Task prompt - Return all of the lines below exactly as they are.

Material provided -

┌────────

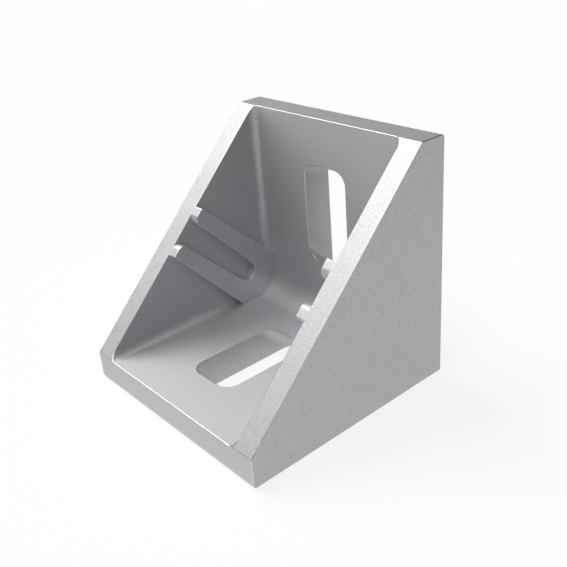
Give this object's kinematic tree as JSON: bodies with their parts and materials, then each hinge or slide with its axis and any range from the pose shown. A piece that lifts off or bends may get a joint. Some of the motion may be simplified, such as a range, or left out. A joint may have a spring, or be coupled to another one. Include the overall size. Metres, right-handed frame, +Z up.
{
  "type": "t slot corner bracket",
  "caption": "Cast corner bracket for slotted framing profile, with square slotted legs, side walls sloped at 45 degrees and grooved pads for a clip-on cover.",
  "frame": {"origin": "middle of the bracket's box at the underside of the base leg", "axes": "+X across the two side walls, +Y from the open sloped front towards the upright leg, +Z up along the upright leg"},
  "size_m": [0.043, 0.042, 0.042],
  "materials": {
    "cast_aluminium": "satin, fine blasted grain"
  },
  "bodies": {
    "root": {"bracket": "cast_aluminium"}
  },
  "joints": []
}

└────────

Solution -
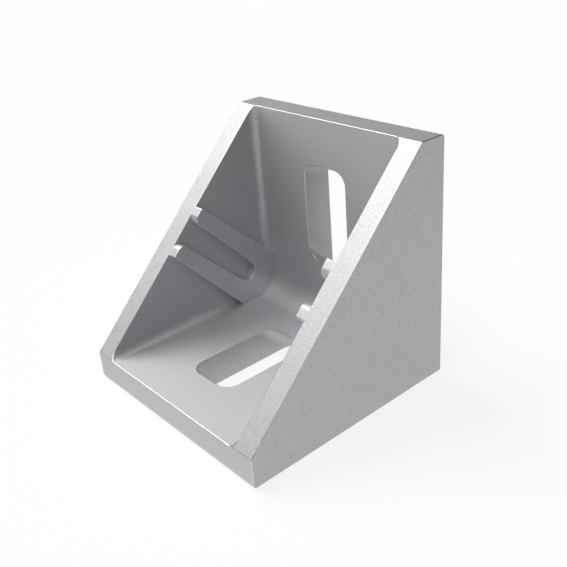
Give this object's kinematic tree as JSON: bodies with their parts and materials, then each hinge or slide with its axis and any range from the pose shown. A piece that lifts off or bends may get a joint. Some of the motion may be simplified, such as a range, or left out. A joint may have a spring, or be coupled to another one. Include the overall size. Metres, right-handed frame, +Z up.
{
  "type": "t slot corner bracket",
  "caption": "Cast corner bracket for slotted framing profile, with square slotted legs, side walls sloped at 45 degrees and grooved pads for a clip-on cover.",
  "frame": {"origin": "middle of the bracket's box at the underside of the base leg", "axes": "+X across the two side walls, +Y from the open sloped front towards the upright leg, +Z up along the upright leg"},
  "size_m": [0.043, 0.042, 0.042],
  "materials": {
    "cast_aluminium": "satin, fine blasted grain"
  },
  "bodies": {
    "root": {"bracket": "cast_aluminium"}
  },
  "joints": []
}